Start of Raw records

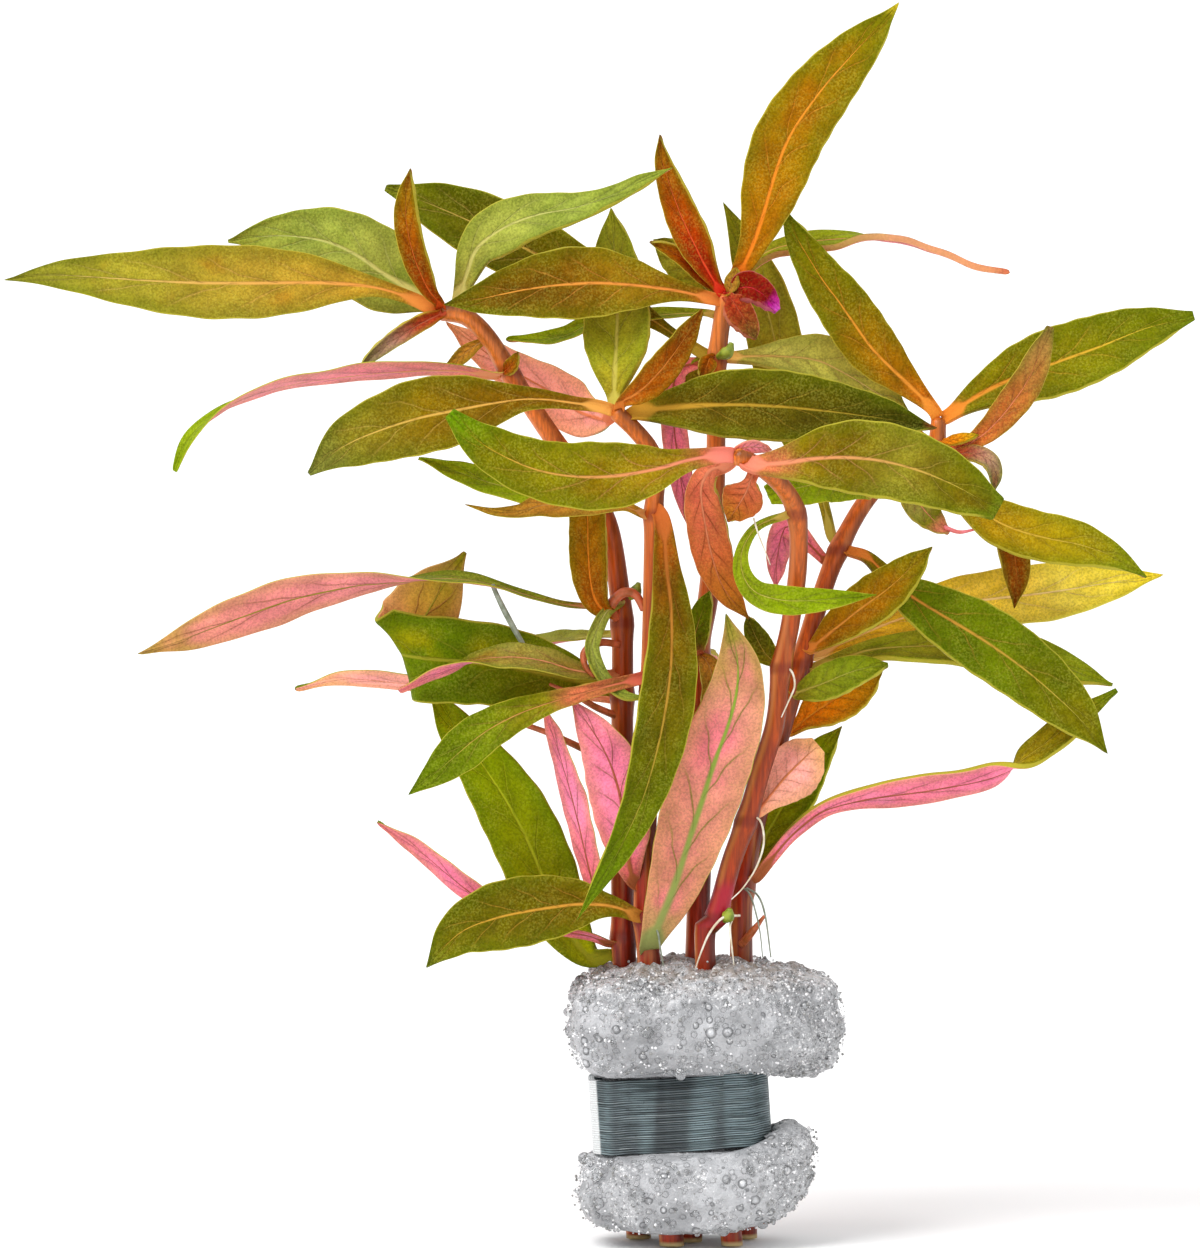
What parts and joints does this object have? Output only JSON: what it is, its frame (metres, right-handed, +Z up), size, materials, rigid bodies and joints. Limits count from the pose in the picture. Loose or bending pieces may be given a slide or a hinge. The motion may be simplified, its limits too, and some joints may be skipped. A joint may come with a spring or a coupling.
{
  "type": "aquarium plant bunch",
  "caption": "Bunch of red-stemmed aquarium plants with lance-shaped olive, red and pink leaves, held at the foot by a foam sleeve in a bent lead strip.",
  "frame": {"origin": "middle of the cut end of the bunch's middle stem (stem_tall), on the ground the cut ends stand on", "axes": "+Z up along the bunch, +X to the viewer's right, the bunch is seen from -Y"},
  "size_m": [0.1442, 0.0586, 0.1507],
  "materials": {
    "stem_left": "satin",
    "stem_middle": "satin",
    "stem_tall": "satin",
    "stem_front": "satin",
    "stem_right": "satin",
    "foam_sleeve": "matte",
    "weight_band": "satin",
    "leaf_far_left_1": "satin",
    "leaf_far_left_2": "satin",
    "leaf_far_left_3": "satin",
    "leaf_far_left_4": "satin",
    "leaf_far_left_5": "satin",
    "leaf_top_1": "satin",
    "leaf_top_2": "satin",
    "leaf_top_3": "satin",
    "leaf_top_4": "satin",
    "leaf_top_5": "satin",
    "leaf_top_6": "satin",
    "leaf_middle_1": "satin",
    "leaf_middle_2": "satin",
    "leaf_middle_3": "satin",
    "leaf_middle_4": "satin",
    "leaf_middle_5": "satin",
    "leaf_left_1": "satin",
    "leaf_left_2": "satin",
    "leaf_left_3": "satin",
    "leaf_left_4": "satin",
    "leaf_left_5": "satin",
    "leaf_left_6": "satin",
    "leaf_left_7": "satin",
    "leaf_left_8": "satin",
    "leaf_left_9": "satin",
    "leaf_left_10": "satin",
    "leaf_left_11": "satin",
    "leaf_front_1": "satin",
    "leaf_front_2": "satin",
    "leaf_front_3": "satin",
    "leaf_front_4": "satin",
    "leaf_front_5": "satin",
    "leaf_low_1": "satin",
    "leaf_low_2": "satin",
    "leaf_low_3": "satin",
    "leaf_low_4": "satin",
    "leaf_right_1": "satin",
    "leaf_right_2": "satin",
    "leaf_right_3": "satin",
    "leaf_right_4": "satin",
    "leaf_right_5": "satin",
    "leaf_right_6": "satin",
    "leaf_right_7": "satin",
    "leaf_right_8": "satin",
    "leaf_right_9": "satin",
    "leaf_right_10": "satin",
    "leaf_right_11": "satin",
    "leaf_right_12": "satin",
    "leaf_right_13": "satin",
    "leaf_back_1": "satin",
    "leaf_back_2": "satin",
    "leaf_back_3": "satin",
    "leaf_back_4": "satin"
  },
  "bodies": {
    "root": {"stem_left": "stem_left", "stem_middle": "stem_middle", "stem_tall": "stem_tall", "stem_front": "stem_front", "stem_right": "stem_right", "foam_sleeve": "foam_sleeve", "weight_band": "weight_band", "leaf_far_left_1": "leaf_far_left_1", "leaf_far_left_2": "leaf_far_left_2", "leaf_far_left_3": "leaf_far_left_3", "leaf_far_left_4": "leaf_far_left_4", "leaf_far_left_5": "leaf_far_left_5", "leaf_top_1": "leaf_top_1", "leaf_top_2": "leaf_top_2", "leaf_top_3": "leaf_top_3", "leaf_top_4": "leaf_top_4", "leaf_top_5": "leaf_top_5", "leaf_top_6": "leaf_top_6", "leaf_middle_1": "leaf_middle_1", "leaf_middle_2": "leaf_middle_2", "leaf_middle_3": "leaf_middle_3", "leaf_middle_4": "leaf_middle_4", "leaf_middle_5": "leaf_middle_5", "leaf_left_1": "leaf_left_1", "leaf_left_2": "leaf_left_2", "leaf_left_3": "leaf_left_3", "leaf_left_4": "leaf_left_4", "leaf_left_5": "leaf_left_5", "leaf_left_6": "leaf_left_6", "leaf_left_7": "leaf_left_7", "leaf_left_8": "leaf_left_8", "leaf_left_9": "leaf_left_9", "leaf_left_10": "leaf_left_10", "leaf_left_11": "leaf_left_11", "leaf_front_1": "leaf_front_1", "leaf_front_2": "leaf_front_2", "leaf_front_3": "leaf_front_3", "leaf_front_4": "leaf_front_4", "leaf_front_5": "leaf_front_5", "leaf_low_1": "leaf_low_1", "leaf_low_2": "leaf_low_2", "leaf_low_3": "leaf_low_3", "leaf_low_4": "leaf_low_4", "leaf_right_1": "leaf_right_1", "leaf_right_2": "leaf_right_2", "leaf_right_3": "leaf_right_3", "leaf_right_4": "leaf_right_4", "leaf_right_5": "leaf_right_5", "leaf_right_6": "leaf_right_6", "leaf_right_7": "leaf_right_7", "leaf_right_8": "leaf_right_8", "leaf_right_9": "leaf_right_9", "leaf_right_10": "leaf_right_10", "leaf_right_11": "leaf_right_11", "leaf_right_12": "leaf_right_12", "leaf_right_13": "leaf_right_13", "leaf_back_1": "leaf_back_1", "leaf_back_2": "leaf_back_2", "leaf_back_3": "leaf_back_3", "leaf_back_4": "leaf_back_4"}
  },
  "joints": []
}
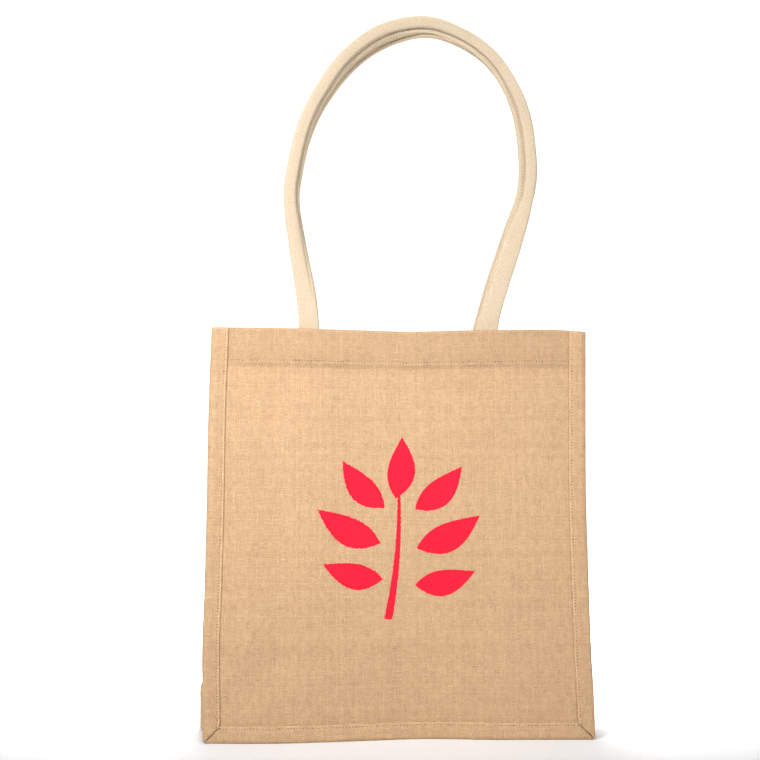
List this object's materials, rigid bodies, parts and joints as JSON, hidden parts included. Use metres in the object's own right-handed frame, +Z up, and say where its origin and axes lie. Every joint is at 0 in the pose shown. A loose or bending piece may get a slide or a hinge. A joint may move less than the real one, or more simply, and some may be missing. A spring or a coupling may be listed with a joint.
{
  "type": "burlap shopping bag",
  "caption": "Burlap shopping bag that stands open on a wide bottom gusset, with folded side gussets, hemmed mouth and two padded cotton handles.",
  "frame": {"origin": "on the ground under the middle of the base", "axes": "X to the right as the front is seen, Y from the front to the back, Z up towards the handles"},
  "size_m": [0.4156, 0.1681, 0.7473],
  "materials": {
    "burlap": "plain-woven natural jute with slubs",
    "burlap_gusset": "plain-woven natural jute, margins turned and stitched",
    "cotton_webbing": "unbleached cotton twill webbing, padded and stitched"
  },
  "bodies": {
    "root": {"front_panel": "burlap", "back_panel": "burlap", "gusset_left": "burlap_gusset", "gusset_right": "burlap_gusset", "gusset_bottom": "burlap_gusset", "handle_front": "cotton_webbing", "handle_back": "cotton_webbing"}
  },
  "joints": []
}
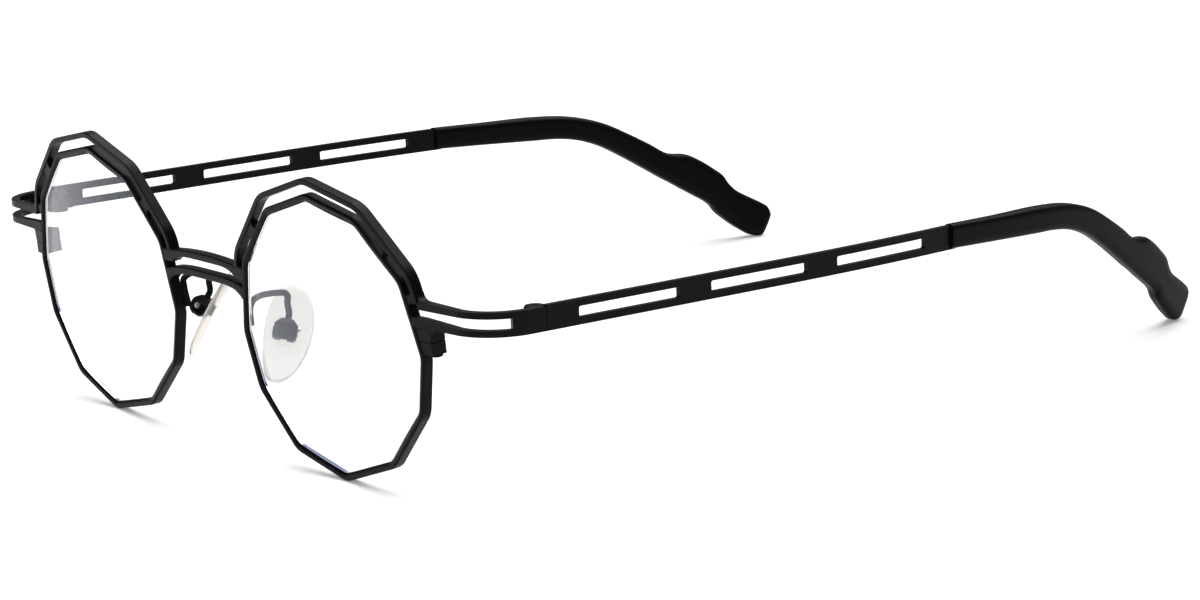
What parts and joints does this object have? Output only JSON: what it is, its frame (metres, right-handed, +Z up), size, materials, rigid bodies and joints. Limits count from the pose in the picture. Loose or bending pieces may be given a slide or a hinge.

End of Raw records

▸ Work to do
Write the data out again in full and exactly.

▸ Full output
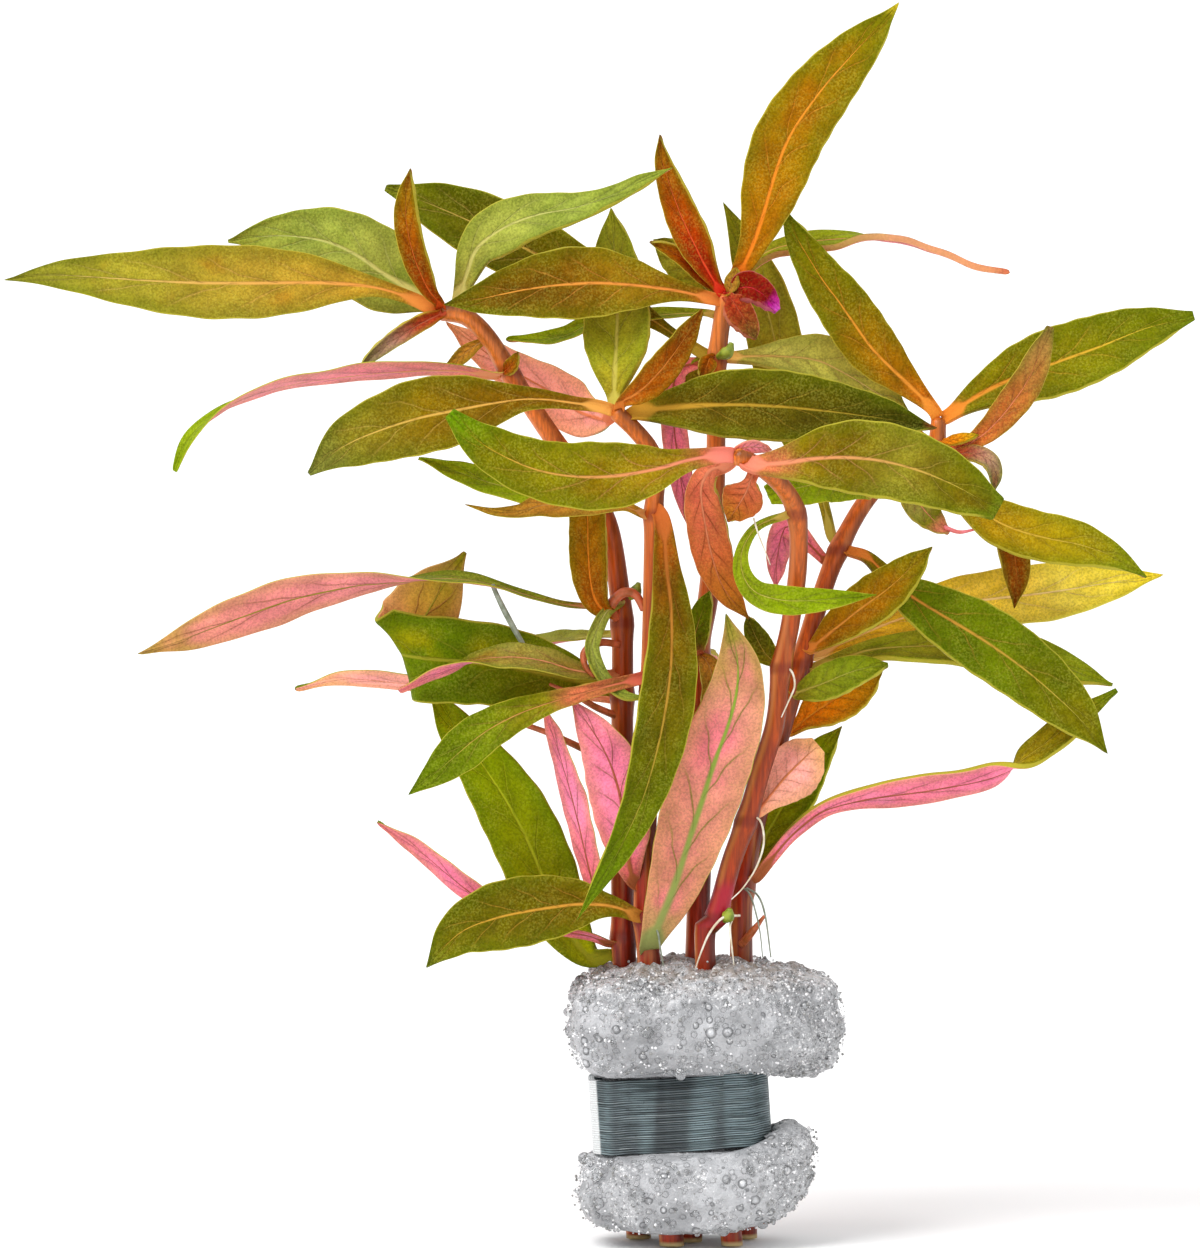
What parts and joints does this object have? Output only JSON: what it is, its frame (metres, right-handed, +Z up), size, materials, rigid bodies and joints. Limits count from the pose in the picture. Loose or bending pieces may be given a slide or a hinge. The motion may be simplified, its limits too, and some joints may be skipped. A joint may come with a spring or a coupling.
{
  "type": "aquarium plant bunch",
  "caption": "Bunch of red-stemmed aquarium plants with lance-shaped olive, red and pink leaves, held at the foot by a foam sleeve in a bent lead strip.",
  "frame": {"origin": "middle of the cut end of the bunch's middle stem (stem_tall), on the ground the cut ends stand on", "axes": "+Z up along the bunch, +X to the viewer's right, the bunch is seen from -Y"},
  "size_m": [0.1442, 0.0586, 0.1507],
  "materials": {
    "stem_left": "satin",
    "stem_middle": "satin",
    "stem_tall": "satin",
    "stem_front": "satin",
    "stem_right": "satin",
    "foam_sleeve": "matte",
    "weight_band": "satin",
    "leaf_far_left_1": "satin",
    "leaf_far_left_2": "satin",
    "leaf_far_left_3": "satin",
    "leaf_far_left_4": "satin",
    "leaf_far_left_5": "satin",
    "leaf_top_1": "satin",
    "leaf_top_2": "satin",
    "leaf_top_3": "satin",
    "leaf_top_4": "satin",
    "leaf_top_5": "satin",
    "leaf_top_6": "satin",
    "leaf_middle_1": "satin",
    "leaf_middle_2": "satin",
    "leaf_middle_3": "satin",
    "leaf_middle_4": "satin",
    "leaf_middle_5": "satin",
    "leaf_left_1": "satin",
    "leaf_left_2": "satin",
    "leaf_left_3": "satin",
    "leaf_left_4": "satin",
    "leaf_left_5": "satin",
    "leaf_left_6": "satin",
    "leaf_left_7": "satin",
    "leaf_left_8": "satin",
    "leaf_left_9": "satin",
    "leaf_left_10": "satin",
    "leaf_left_11": "satin",
    "leaf_front_1": "satin",
    "leaf_front_2": "satin",
    "leaf_front_3": "satin",
    "leaf_front_4": "satin",
    "leaf_front_5": "satin",
    "leaf_low_1": "satin",
    "leaf_low_2": "satin",
    "leaf_low_3": "satin",
    "leaf_low_4": "satin",
    "leaf_right_1": "satin",
    "leaf_right_2": "satin",
    "leaf_right_3": "satin",
    "leaf_right_4": "satin",
    "leaf_right_5": "satin",
    "leaf_right_6": "satin",
    "leaf_right_7": "satin",
    "leaf_right_8": "satin",
    "leaf_right_9": "satin",
    "leaf_right_10": "satin",
    "leaf_right_11": "satin",
    "leaf_right_12": "satin",
    "leaf_right_13": "satin",
    "leaf_back_1": "satin",
    "leaf_back_2": "satin",
    "leaf_back_3": "satin",
    "leaf_back_4": "satin"
  },
  "bodies": {
    "root": {"stem_left": "stem_left", "stem_middle": "stem_middle", "stem_tall": "stem_tall", "stem_front": "stem_front", "stem_right": "stem_right", "foam_sleeve": "foam_sleeve", "weight_band": "weight_band", "leaf_far_left_1": "leaf_far_left_1", "leaf_far_left_2": "leaf_far_left_2", "leaf_far_left_3": "leaf_far_left_3", "leaf_far_left_4": "leaf_far_left_4", "leaf_far_left_5": "leaf_far_left_5", "leaf_top_1": "leaf_top_1", "leaf_top_2": "leaf_top_2", "leaf_top_3": "leaf_top_3", "leaf_top_4": "leaf_top_4", "leaf_top_5": "leaf_top_5", "leaf_top_6": "leaf_top_6", "leaf_middle_1": "leaf_middle_1", "leaf_middle_2": "leaf_middle_2", "leaf_middle_3": "leaf_middle_3", "leaf_middle_4": "leaf_middle_4", "leaf_middle_5": "leaf_middle_5", "leaf_left_1": "leaf_left_1", "leaf_left_2": "leaf_left_2", "leaf_left_3": "leaf_left_3", "leaf_left_4": "leaf_left_4", "leaf_left_5": "leaf_left_5", "leaf_left_6": "leaf_left_6", "leaf_left_7": "leaf_left_7", "leaf_left_8": "leaf_left_8", "leaf_left_9": "leaf_left_9", "leaf_left_10": "leaf_left_10", "leaf_left_11": "leaf_left_11", "leaf_front_1": "leaf_front_1", "leaf_front_2": "leaf_front_2", "leaf_front_3": "leaf_front_3", "leaf_front_4": "leaf_front_4", "leaf_front_5": "leaf_front_5", "leaf_low_1": "leaf_low_1", "leaf_low_2": "leaf_low_2", "leaf_low_3": "leaf_low_3", "leaf_low_4": "leaf_low_4", "leaf_right_1": "leaf_right_1", "leaf_right_2": "leaf_right_2", "leaf_right_3": "leaf_right_3", "leaf_right_4": "leaf_right_4", "leaf_right_5": "leaf_right_5", "leaf_right_6": "leaf_right_6", "leaf_right_7": "leaf_right_7", "leaf_right_8": "leaf_right_8", "leaf_right_9": "leaf_right_9", "leaf_right_10": "leaf_right_10", "leaf_right_11": "leaf_right_11", "leaf_right_12": "leaf_right_12", "leaf_right_13": "leaf_right_13", "leaf_back_1": "leaf_back_1", "leaf_back_2": "leaf_back_2", "leaf_back_3": "leaf_back_3", "leaf_back_4": "leaf_back_4"}
  },
  "joints": []
}
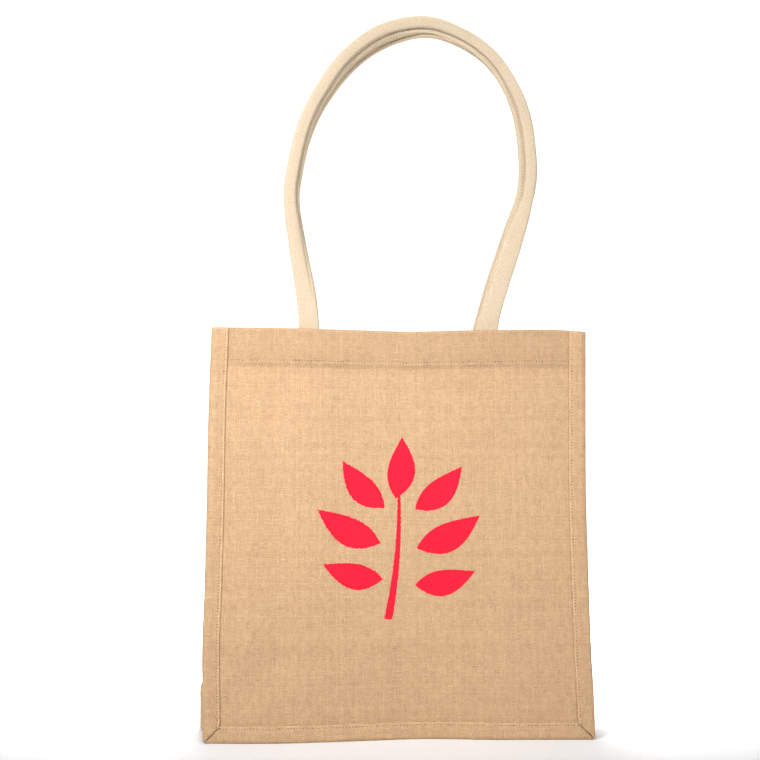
List this object's materials, rigid bodies, parts and joints as JSON, hidden parts included. Use metres in the object's own right-handed frame, +Z up, and say where its origin and axes lie. Every joint is at 0 in the pose shown. A loose or bending piece may get a slide or a hinge. A joint may move less than the real one, or more simply, and some may be missing. A spring or a coupling may be listed with a joint.
{
  "type": "burlap shopping bag",
  "caption": "Burlap shopping bag that stands open on a wide bottom gusset, with folded side gussets, hemmed mouth and two padded cotton handles.",
  "frame": {"origin": "on the ground under the middle of the base", "axes": "X to the right as the front is seen, Y from the front to the back, Z up towards the handles"},
  "size_m": [0.4156, 0.1681, 0.7473],
  "materials": {
    "burlap": "plain-woven natural jute with slubs",
    "burlap_gusset": "plain-woven natural jute, margins turned and stitched",
    "cotton_webbing": "unbleached cotton twill webbing, padded and stitched"
  },
  "bodies": {
    "root": {"front_panel": "burlap", "back_panel": "burlap", "gusset_left": "burlap_gusset", "gusset_right": "burlap_gusset", "gusset_bottom": "burlap_gusset", "handle_front": "cotton_webbing", "handle_back": "cotton_webbing"}
  },
  "joints": []
}
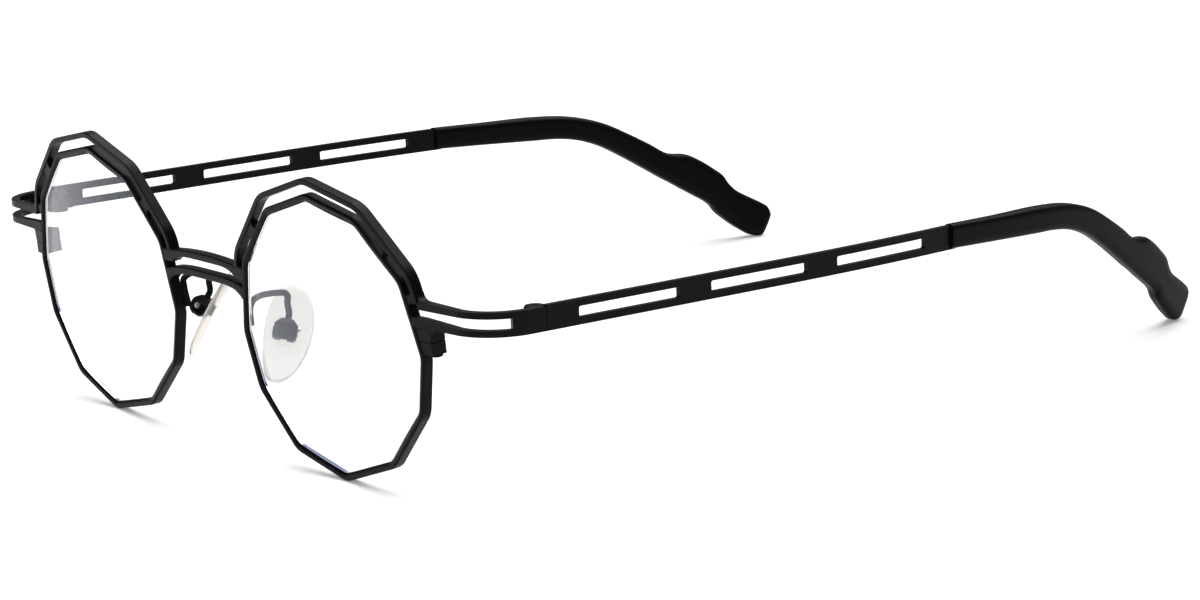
What parts and joints does this object have? Output only JSON: what it is, its frame (metres, right-handed, +Z up), size, materials, rigid bodies and joints. Limits count from the pose in the picture. Loose or bending pieces may be given a slide or a hinge.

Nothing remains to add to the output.